__PROBLEM__: Your task is to reproduce the material exactly.

__GIVEN DATA__:

-------------------------

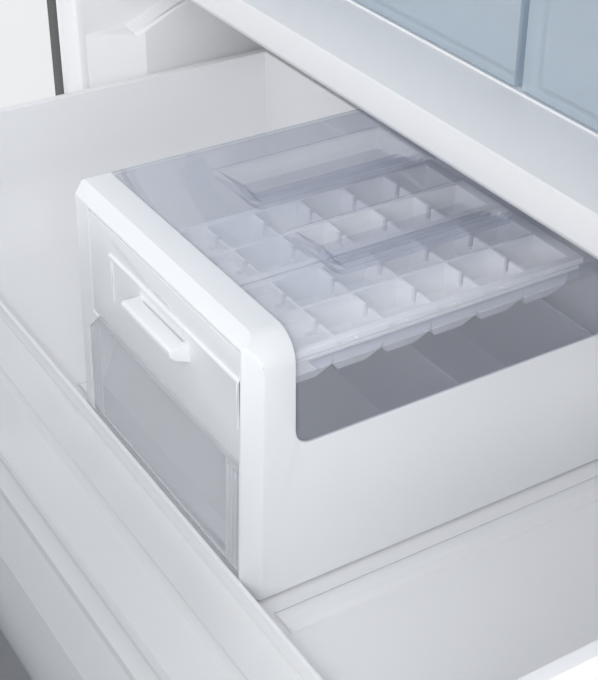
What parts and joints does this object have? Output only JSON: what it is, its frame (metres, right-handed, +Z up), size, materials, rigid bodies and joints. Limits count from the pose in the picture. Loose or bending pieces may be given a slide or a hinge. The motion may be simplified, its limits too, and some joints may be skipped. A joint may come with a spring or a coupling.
{
  "type": "side by side refrigerator",
  "caption": "Refrigerator with side by side upper doors over a pull-out freezer drawer that holds a sliding tray and a clear-topped ice box.",
  "frame": {"origin": "floor point on the centre plane, below the cabinet's front plane", "axes": "X to the right seen from the front, Y towards the back, Z up"},
  "size_m": [1.6002, 1.0845, 1.776],
  "materials": {
    "cabinet_shell": "satin",
    "cabinet_back": "satin",
    "base_frame": "satin",
    "insulation_foam": "matte",
    "freezer_liner": "gloss",
    "fresh_food_liner": "gloss",
    "centre_mullion": "gloss",
    "evaporator_cover": "gloss",
    "evaporator_coil": "satin",
    "fan_motor": "matte",
    "evaporator_fan": "matte",
    "air_duct": "gloss",
    "compressor": "satin",
    "condenser_coil": "satin",
    "machine_cover": "satin",
    "mains_inlet": "matte",
    "kick_grille": "matte",
    "levelling_feet": "satin",
    "rear_roller_left": "matte",
    "rear_roller_right": "matte",
    "top_hinges": "satin",
    "hinge_covers": "matte",
    "centre_hinges": "satin",
    "control_panel": "gloss",
    "shelf_upper_glass": "gloss",
    "shelf_upper_frame": "gloss",
    "shelf_lower_glass": "gloss",
    "shelf_lower_frame": "gloss",
    "crisper_cover": "gloss",
    "crisper_left": "gloss",
    "crisper_right": "gloss",
    "drawer_slides": "satin",
    "left_door_skin": "satin",
    "left_door_foam": "matte",
    "left_door_liner": "gloss",
    "left_door_gasket": "satin",
    "left_door_handle": "satin",
    "left_door_bins": "gloss",
    "flipper_mullion": "gloss",
    "right_door_skin": "satin",
    "right_door_foam": "matte",
    "right_door_liner": "gloss",
    "right_door_gasket": "satin",
    "right_door_handle": "satin",
    "right_door_bins": "gloss",
    "drawer_skin": "satin",
    "drawer_foam": "matte",
    "drawer_liner": "gloss",
    "drawer_gasket": "satin",
    "drawer_handle": "satin",
    "drawer_frames": "satin",
    "lower_basket": "gloss",
    "upper_tray": "gloss",
    "tray_fascia": "gloss",
    "ice_box_housing": "gloss",
    "ice_box_cover": "gloss",
    "carrier_front": "gloss",
    "ice_tray_left": "gloss",
    "ice_tray_right": "gloss",
    "ice_bin": "gloss"
  },
  "bodies": {
    "cabinet": {"cabinet_shell": "cabinet_shell", "cabinet_back": "cabinet_back", "base_frame": "base_frame", "insulation_foam": "insulation_foam", "freezer_liner": "freezer_liner", "fresh_food_liner": "fresh_food_liner", "centre_mullion": "centre_mullion", "evaporator_cover": "evaporator_cover", "evaporator_coil": "evaporator_coil", "fan_motor": "fan_motor", "air_duct": "air_duct", "compressor": "compressor", "condenser_coil": "condenser_coil", "machine_cover": "machine_cover", "mains_inlet": "mains_inlet", "kick_grille": "kick_grille", "levelling_feet": "levelling_feet", "top_hinges": "top_hinges", "hinge_covers": "hinge_covers", "centre_hinges": "centre_hinges", "control_panel": "control_panel", "shelf_upper_glass": "shelf_upper_glass", "shelf_upper_frame": "shelf_upper_frame", "shelf_lower_glass": "shelf_lower_glass", "shelf_lower_frame": "shelf_lower_frame", "crisper_cover": "crisper_cover", "drawer_slides": "drawer_slides"},
    "left_door": {"left_door_skin": "left_door_skin", "left_door_foam": "left_door_foam", "left_door_liner": "left_door_liner", "left_door_gasket": "left_door_gasket", "left_door_handle": "left_door_handle", "left_door_bins": "left_door_bins"},
    "flipper": {"flipper_mullion": "flipper_mullion"},
    "right_door": {"right_door_skin": "right_door_skin", "right_door_foam": "right_door_foam", "right_door_liner": "right_door_liner", "right_door_gasket": "right_door_gasket", "right_door_handle": "right_door_handle", "right_door_bins": "right_door_bins"},
    "freezer_drawer": {"drawer_skin": "drawer_skin", "drawer_foam": "drawer_foam", "drawer_liner": "drawer_liner", "drawer_gasket": "drawer_gasket", "drawer_handle": "drawer_handle", "drawer_frames": "drawer_frames", "lower_basket": "lower_basket"},
    "upper_tray_body": {"upper_tray": "upper_tray", "tray_fascia": "tray_fascia", "ice_box_housing": "ice_box_housing", "ice_box_cover": "ice_box_cover"},
    "ice_tray_carrier": {"carrier_front": "carrier_front", "ice_tray_left": "ice_tray_left", "ice_tray_right": "ice_tray_right"},
    "ice_bin_body": {"ice_bin": "ice_bin"},
    "crisper_left_body": {"crisper_left": "crisper_left"},
    "crisper_right_body": {"crisper_right": "crisper_right"},
    "fan_rotor": {"evaporator_fan": "evaporator_fan"},
    "roller_left": {"rear_roller_left": "rear_roller_left"},
    "roller_right": {"rear_roller_right": "rear_roller_right"}
  },
  "joints": [
    {"name": "left_door_hinge", "type": "hinge", "parent": "cabinet", "child": "left_door", "pos_m": [-0.44, -0.038, 1.2], "axis": [0, 0, -1], "range_deg": [-140, 0]},
    {"name": "flipper_hinge", "type": "hinge", "parent": "left_door", "child": "flipper", "pos_m": [-0.71556, -0.33188, 1.2], "axis": [0, 0, 1], "range_deg": [-90, 0]},
    {"name": "right_door_hinge", "type": "hinge", "parent": "cabinet", "child": "right_door", "pos_m": [0.44, -0.038, 1.2], "axis": [0, 0, 1], "range_deg": [-140, 0]},
    {"name": "freezer_drawer_slide", "type": "slide", "parent": "cabinet", "child": "freezer_drawer", "axis": [0, -1, 0], "range_m": [-0.36, 0.06]},
    {"name": "upper_tray_slide", "type": "slide", "parent": "freezer_drawer", "child": "upper_tray_body", "axis": [0, -1, 0], "range_m": [0, 0.08]},
    {"name": "ice_carrier_slide", "type": "slide", "parent": "upper_tray_body", "child": "ice_tray_carrier", "axis": [0, -1, 0], "range_m": [0, 0.115]},
    {"name": "ice_bin_slide", "type": "slide", "parent": "upper_tray_body", "child": "ice_bin_body", "axis": [0, -1, 0], "range_m": [0, 0.115]},
    {"name": "crisper_left_slide", "type": "slide", "parent": "cabinet", "child": "crisper_left_body", "axis": [0, -1, 0], "range_m": [0, 0.3]},
    {"name": "crisper_right_slide", "type": "slide", "parent": "cabinet", "child": "crisper_right_body", "axis": [0, -1, 0], "range_m": [0, 0.3]},
    {"name": "evaporator_fan_spin", "type": "hinge", "parent": "cabinet", "child": "fan_rotor", "pos_m": [0, 0.529, 0.612], "axis": [0, -1, 0], "continuous": true},
    {"name": "rear_roller_left_spin", "type": "hinge", "parent": "cabinet", "child": "roller_left", "pos_m": [-0.4145, 0.56, 0.026], "axis": [1, 0, 0], "continuous": true},
    {"name": "rear_roller_right_spin", "type": "hinge", "parent": "cabinet", "child": "roller_right", "pos_m": [0.4145, 0.56, 0.026], "axis": [1, 0, 0], "continuous": true}
  ],
  "couplings": [
    {"joint": "flipper_hinge", "follows": "left_door_hinge", "ratio": 0.64286}
  ]
}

-------------------------

__RESPONSE TO THIS TASK__:
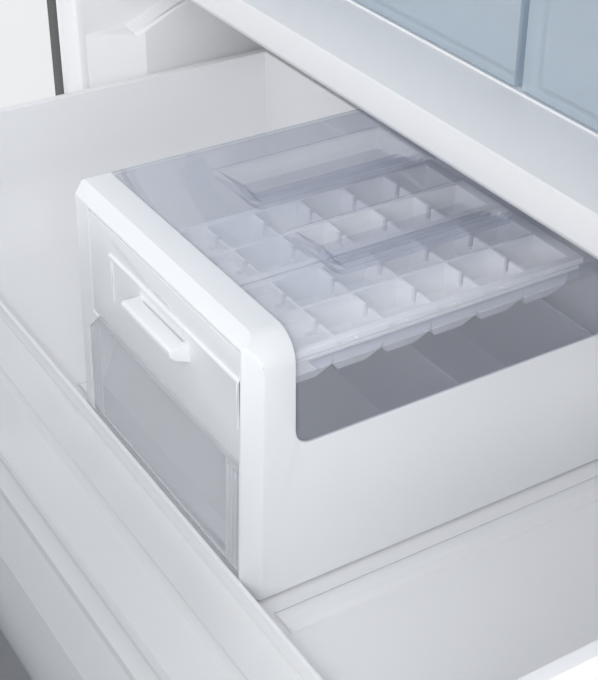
What parts and joints does this object have? Output only JSON: what it is, its frame (metres, right-handed, +Z up), size, materials, rigid bodies and joints. Limits count from the pose in the picture. Loose or bending pieces may be given a slide or a hinge. The motion may be simplified, its limits too, and some joints may be skipped. A joint may come with a spring or a coupling.
{
  "type": "side by side refrigerator",
  "caption": "Refrigerator with side by side upper doors over a pull-out freezer drawer that holds a sliding tray and a clear-topped ice box.",
  "frame": {"origin": "floor point on the centre plane, below the cabinet's front plane", "axes": "X to the right seen from the front, Y towards the back, Z up"},
  "size_m": [1.6002, 1.0845, 1.776],
  "materials": {
    "cabinet_shell": "satin",
    "cabinet_back": "satin",
    "base_frame": "satin",
    "insulation_foam": "matte",
    "freezer_liner": "gloss",
    "fresh_food_liner": "gloss",
    "centre_mullion": "gloss",
    "evaporator_cover": "gloss",
    "evaporator_coil": "satin",
    "fan_motor": "matte",
    "evaporator_fan": "matte",
    "air_duct": "gloss",
    "compressor": "satin",
    "condenser_coil": "satin",
    "machine_cover": "satin",
    "mains_inlet": "matte",
    "kick_grille": "matte",
    "levelling_feet": "satin",
    "rear_roller_left": "matte",
    "rear_roller_right": "matte",
    "top_hinges": "satin",
    "hinge_covers": "matte",
    "centre_hinges": "satin",
    "control_panel": "gloss",
    "shelf_upper_glass": "gloss",
    "shelf_upper_frame": "gloss",
    "shelf_lower_glass": "gloss",
    "shelf_lower_frame": "gloss",
    "crisper_cover": "gloss",
    "crisper_left": "gloss",
    "crisper_right": "gloss",
    "drawer_slides": "satin",
    "left_door_skin": "satin",
    "left_door_foam": "matte",
    "left_door_liner": "gloss",
    "left_door_gasket": "satin",
    "left_door_handle": "satin",
    "left_door_bins": "gloss",
    "flipper_mullion": "gloss",
    "right_door_skin": "satin",
    "right_door_foam": "matte",
    "right_door_liner": "gloss",
    "right_door_gasket": "satin",
    "right_door_handle": "satin",
    "right_door_bins": "gloss",
    "drawer_skin": "satin",
    "drawer_foam": "matte",
    "drawer_liner": "gloss",
    "drawer_gasket": "satin",
    "drawer_handle": "satin",
    "drawer_frames": "satin",
    "lower_basket": "gloss",
    "upper_tray": "gloss",
    "tray_fascia": "gloss",
    "ice_box_housing": "gloss",
    "ice_box_cover": "gloss",
    "carrier_front": "gloss",
    "ice_tray_left": "gloss",
    "ice_tray_right": "gloss",
    "ice_bin": "gloss"
  },
  "bodies": {
    "cabinet": {"cabinet_shell": "cabinet_shell", "cabinet_back": "cabinet_back", "base_frame": "base_frame", "insulation_foam": "insulation_foam", "freezer_liner": "freezer_liner", "fresh_food_liner": "fresh_food_liner", "centre_mullion": "centre_mullion", "evaporator_cover": "evaporator_cover", "evaporator_coil": "evaporator_coil", "fan_motor": "fan_motor", "air_duct": "air_duct", "compressor": "compressor", "condenser_coil": "condenser_coil", "machine_cover": "machine_cover", "mains_inlet": "mains_inlet", "kick_grille": "kick_grille", "levelling_feet": "levelling_feet", "top_hinges": "top_hinges", "hinge_covers": "hinge_covers", "centre_hinges": "centre_hinges", "control_panel": "control_panel", "shelf_upper_glass": "shelf_upper_glass", "shelf_upper_frame": "shelf_upper_frame", "shelf_lower_glass": "shelf_lower_glass", "shelf_lower_frame": "shelf_lower_frame", "crisper_cover": "crisper_cover", "drawer_slides": "drawer_slides"},
    "left_door": {"left_door_skin": "left_door_skin", "left_door_foam": "left_door_foam", "left_door_liner": "left_door_liner", "left_door_gasket": "left_door_gasket", "left_door_handle": "left_door_handle", "left_door_bins": "left_door_bins"},
    "flipper": {"flipper_mullion": "flipper_mullion"},
    "right_door": {"right_door_skin": "right_door_skin", "right_door_foam": "right_door_foam", "right_door_liner": "right_door_liner", "right_door_gasket": "right_door_gasket", "right_door_handle": "right_door_handle", "right_door_bins": "right_door_bins"},
    "freezer_drawer": {"drawer_skin": "drawer_skin", "drawer_foam": "drawer_foam", "drawer_liner": "drawer_liner", "drawer_gasket": "drawer_gasket", "drawer_handle": "drawer_handle", "drawer_frames": "drawer_frames", "lower_basket": "lower_basket"},
    "upper_tray_body": {"upper_tray": "upper_tray", "tray_fascia": "tray_fascia", "ice_box_housing": "ice_box_housing", "ice_box_cover": "ice_box_cover"},
    "ice_tray_carrier": {"carrier_front": "carrier_front", "ice_tray_left": "ice_tray_left", "ice_tray_right": "ice_tray_right"},
    "ice_bin_body": {"ice_bin": "ice_bin"},
    "crisper_left_body": {"crisper_left": "crisper_left"},
    "crisper_right_body": {"crisper_right": "crisper_right"},
    "fan_rotor": {"evaporator_fan": "evaporator_fan"},
    "roller_left": {"rear_roller_left": "rear_roller_left"},
    "roller_right": {"rear_roller_right": "rear_roller_right"}
  },
  "joints": [
    {"name": "left_door_hinge", "type": "hinge", "parent": "cabinet", "child": "left_door", "pos_m": [-0.44, -0.038, 1.2], "axis": [0, 0, -1], "range_deg": [-140, 0]},
    {"name": "flipper_hinge", "type": "hinge", "parent": "left_door", "child": "flipper", "pos_m": [-0.71556, -0.33188, 1.2], "axis": [0, 0, 1], "range_deg": [-90, 0]},
    {"name": "right_door_hinge", "type": "hinge", "parent": "cabinet", "child": "right_door", "pos_m": [0.44, -0.038, 1.2], "axis": [0, 0, 1], "range_deg": [-140, 0]},
    {"name": "freezer_drawer_slide", "type": "slide", "parent": "cabinet", "child": "freezer_drawer", "axis": [0, -1, 0], "range_m": [-0.36, 0.06]},
    {"name": "upper_tray_slide", "type": "slide", "parent": "freezer_drawer", "child": "upper_tray_body", "axis": [0, -1, 0], "range_m": [0, 0.08]},
    {"name": "ice_carrier_slide", "type": "slide", "parent": "upper_tray_body", "child": "ice_tray_carrier", "axis": [0, -1, 0], "range_m": [0, 0.115]},
    {"name": "ice_bin_slide", "type": "slide", "parent": "upper_tray_body", "child": "ice_bin_body", "axis": [0, -1, 0], "range_m": [0, 0.115]},
    {"name": "crisper_left_slide", "type": "slide", "parent": "cabinet", "child": "crisper_left_body", "axis": [0, -1, 0], "range_m": [0, 0.3]},
    {"name": "crisper_right_slide", "type": "slide", "parent": "cabinet", "child": "crisper_right_body", "axis": [0, -1, 0], "range_m": [0, 0.3]},
    {"name": "evaporator_fan_spin", "type": "hinge", "parent": "cabinet", "child": "fan_rotor", "pos_m": [0, 0.529, 0.612], "axis": [0, -1, 0], "continuous": true},
    {"name": "rear_roller_left_spin", "type": "hinge", "parent": "cabinet", "child": "roller_left", "pos_m": [-0.4145, 0.56, 0.026], "axis": [1, 0, 0], "continuous": true},
    {"name": "rear_roller_right_spin", "type": "hinge", "parent": "cabinet", "child": "roller_right", "pos_m": [0.4145, 0.56, 0.026], "axis": [1, 0, 0], "continuous": true}
  ],
  "couplings": [
    {"joint": "flipper_hinge", "follows": "left_door_hinge", "ratio": 0.64286}
  ]
}